# DATA SUPPLIED start
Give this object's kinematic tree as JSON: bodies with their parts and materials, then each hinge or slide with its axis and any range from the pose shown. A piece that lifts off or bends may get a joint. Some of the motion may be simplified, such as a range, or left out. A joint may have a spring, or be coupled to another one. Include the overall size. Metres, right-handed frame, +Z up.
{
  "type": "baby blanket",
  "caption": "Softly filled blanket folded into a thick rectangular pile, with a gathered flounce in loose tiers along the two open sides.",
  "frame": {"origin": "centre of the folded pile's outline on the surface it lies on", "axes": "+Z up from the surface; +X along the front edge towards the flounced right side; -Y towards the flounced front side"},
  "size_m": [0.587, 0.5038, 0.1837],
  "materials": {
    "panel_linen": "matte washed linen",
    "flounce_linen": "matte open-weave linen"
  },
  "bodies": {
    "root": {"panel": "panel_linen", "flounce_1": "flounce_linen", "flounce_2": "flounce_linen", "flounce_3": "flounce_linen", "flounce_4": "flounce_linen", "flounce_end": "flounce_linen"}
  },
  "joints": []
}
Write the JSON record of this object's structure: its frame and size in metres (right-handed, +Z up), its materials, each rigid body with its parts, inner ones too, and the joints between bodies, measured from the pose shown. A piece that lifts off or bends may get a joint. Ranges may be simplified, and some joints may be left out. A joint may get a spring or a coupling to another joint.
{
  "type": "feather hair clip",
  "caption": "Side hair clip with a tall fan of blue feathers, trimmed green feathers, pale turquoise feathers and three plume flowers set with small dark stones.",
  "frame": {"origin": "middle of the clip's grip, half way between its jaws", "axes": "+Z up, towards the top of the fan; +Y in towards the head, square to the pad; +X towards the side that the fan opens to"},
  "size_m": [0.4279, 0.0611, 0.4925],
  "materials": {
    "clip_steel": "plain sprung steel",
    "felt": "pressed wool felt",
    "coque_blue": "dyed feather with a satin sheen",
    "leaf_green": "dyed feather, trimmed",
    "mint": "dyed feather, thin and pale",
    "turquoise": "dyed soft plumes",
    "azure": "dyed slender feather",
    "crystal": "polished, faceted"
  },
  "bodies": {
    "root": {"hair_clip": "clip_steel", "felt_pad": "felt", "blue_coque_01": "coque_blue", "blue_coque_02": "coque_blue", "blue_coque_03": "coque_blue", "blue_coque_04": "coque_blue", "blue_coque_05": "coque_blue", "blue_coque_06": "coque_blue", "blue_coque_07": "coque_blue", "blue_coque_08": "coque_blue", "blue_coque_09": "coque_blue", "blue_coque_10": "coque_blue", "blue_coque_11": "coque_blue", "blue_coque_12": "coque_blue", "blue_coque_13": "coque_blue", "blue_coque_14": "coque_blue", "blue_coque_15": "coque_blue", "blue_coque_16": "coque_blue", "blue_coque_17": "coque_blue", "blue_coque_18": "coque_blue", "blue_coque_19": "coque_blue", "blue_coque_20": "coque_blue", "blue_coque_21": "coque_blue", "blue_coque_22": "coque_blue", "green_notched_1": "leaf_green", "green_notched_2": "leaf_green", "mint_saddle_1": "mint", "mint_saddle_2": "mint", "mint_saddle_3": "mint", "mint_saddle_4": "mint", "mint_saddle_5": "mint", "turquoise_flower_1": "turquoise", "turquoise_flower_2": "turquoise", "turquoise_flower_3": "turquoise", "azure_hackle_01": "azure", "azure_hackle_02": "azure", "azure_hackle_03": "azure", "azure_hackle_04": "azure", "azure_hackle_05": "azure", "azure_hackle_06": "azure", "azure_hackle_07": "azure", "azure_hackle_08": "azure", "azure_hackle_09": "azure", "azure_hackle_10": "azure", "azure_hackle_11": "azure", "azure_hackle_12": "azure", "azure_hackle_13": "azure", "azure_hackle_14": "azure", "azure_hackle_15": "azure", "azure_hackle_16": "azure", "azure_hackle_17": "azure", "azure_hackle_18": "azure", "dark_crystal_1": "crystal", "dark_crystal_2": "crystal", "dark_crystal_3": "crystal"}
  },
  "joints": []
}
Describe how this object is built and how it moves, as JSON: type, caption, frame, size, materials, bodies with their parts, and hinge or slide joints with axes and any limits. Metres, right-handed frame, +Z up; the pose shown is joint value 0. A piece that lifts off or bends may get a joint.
# DATA SUPPLIED end
### PROBLEM TO SOLVE
Give all the records again. Match them exactly.

### THE OUTPUT
Give this object's kinematic tree as JSON: bodies with their parts and materials, then each hinge or slide with its axis and any range from the pose shown. A piece that lifts off or bends may get a joint. Some of the motion may be simplified, such as a range, or left out. A joint may have a spring, or be coupled to another one. Include the overall size. Metres, right-handed frame, +Z up.
{
  "type": "baby blanket",
  "caption": "Softly filled blanket folded into a thick rectangular pile, with a gathered flounce in loose tiers along the two open sides.",
  "frame": {"origin": "centre of the folded pile's outline on the surface it lies on", "axes": "+Z up from the surface; +X along the front edge towards the flounced right side; -Y towards the flounced front side"},
  "size_m": [0.587, 0.5038, 0.1837],
  "materials": {
    "panel_linen": "matte washed linen",
    "flounce_linen": "matte open-weave linen"
  },
  "bodies": {
    "root": {"panel": "panel_linen", "flounce_1": "flounce_linen", "flounce_2": "flounce_linen", "flounce_3": "flounce_linen", "flounce_4": "flounce_linen", "flounce_end": "flounce_linen"}
  },
  "joints": []
}
Write the JSON record of this object's structure: its frame and size in metres (right-handed, +Z up), its materials, each rigid body with its parts, inner ones too, and the joints between bodies, measured from the pose shown. A piece that lifts off or bends may get a joint. Ranges may be simplified, and some joints may be left out. A joint may get a spring or a coupling to another joint.
{
  "type": "feather hair clip",
  "caption": "Side hair clip with a tall fan of blue feathers, trimmed green feathers, pale turquoise feathers and three plume flowers set with small dark stones.",
  "frame": {"origin": "middle of the clip's grip, half way between its jaws", "axes": "+Z up, towards the top of the fan; +Y in towards the head, square to the pad; +X towards the side that the fan opens to"},
  "size_m": [0.4279, 0.0611, 0.4925],
  "materials": {
    "clip_steel": "plain sprung steel",
    "felt": "pressed wool felt",
    "coque_blue": "dyed feather with a satin sheen",
    "leaf_green": "dyed feather, trimmed",
    "mint": "dyed feather, thin and pale",
    "turquoise": "dyed soft plumes",
    "azure": "dyed slender feather",
    "crystal": "polished, faceted"
  },
  "bodies": {
    "root": {"hair_clip": "clip_steel", "felt_pad": "felt", "blue_coque_01": "coque_blue", "blue_coque_02": "coque_blue", "blue_coque_03": "coque_blue", "blue_coque_04": "coque_blue", "blue_coque_05": "coque_blue", "blue_coque_06": "coque_blue", "blue_coque_07": "coque_blue", "blue_coque_08": "coque_blue", "blue_coque_09": "coque_blue", "blue_coque_10": "coque_blue", "blue_coque_11": "coque_blue", "blue_coque_12": "coque_blue", "blue_coque_13": "coque_blue", "blue_coque_14": "coque_blue", "blue_coque_15": "coque_blue", "blue_coque_16": "coque_blue", "blue_coque_17": "coque_blue", "blue_coque_18": "coque_blue", "blue_coque_19": "coque_blue", "blue_coque_20": "coque_blue", "blue_coque_21": "coque_blue", "blue_coque_22": "coque_blue", "green_notched_1": "leaf_green", "green_notched_2": "leaf_green", "mint_saddle_1": "mint", "mint_saddle_2": "mint", "mint_saddle_3": "mint", "mint_saddle_4": "mint", "mint_saddle_5": "mint", "turquoise_flower_1": "turquoise", "turquoise_flower_2": "turquoise", "turquoise_flower_3": "turquoise", "azure_hackle_01": "azure", "azure_hackle_02": "azure", "azure_hackle_03": "azure", "azure_hackle_04": "azure", "azure_hackle_05": "azure", "azure_hackle_06": "azure", "azure_hackle_07": "azure", "azure_hackle_08": "azure", "azure_hackle_09": "azure", "azure_hackle_10": "azure", "azure_hackle_11": "azure", "azure_hackle_12": "azure", "azure_hackle_13": "azure", "azure_hackle_14": "azure", "azure_hackle_15": "azure", "azure_hackle_16": "azure", "azure_hackle_17": "azure", "azure_hackle_18": "azure", "dark_crystal_1": "crystal", "dark_crystal_2": "crystal", "dark_crystal_3": "crystal"}
  },
  "joints": []
}
Describe how this object is built and how it moves, as JSON: type, caption, frame, size, materials, bodies with their parts, and hinge or slide joints with axes and any limits. Metres, right-handed frame, +Z up; the pose shown is joint value 0. A piece that lifts off or bends may get a joint.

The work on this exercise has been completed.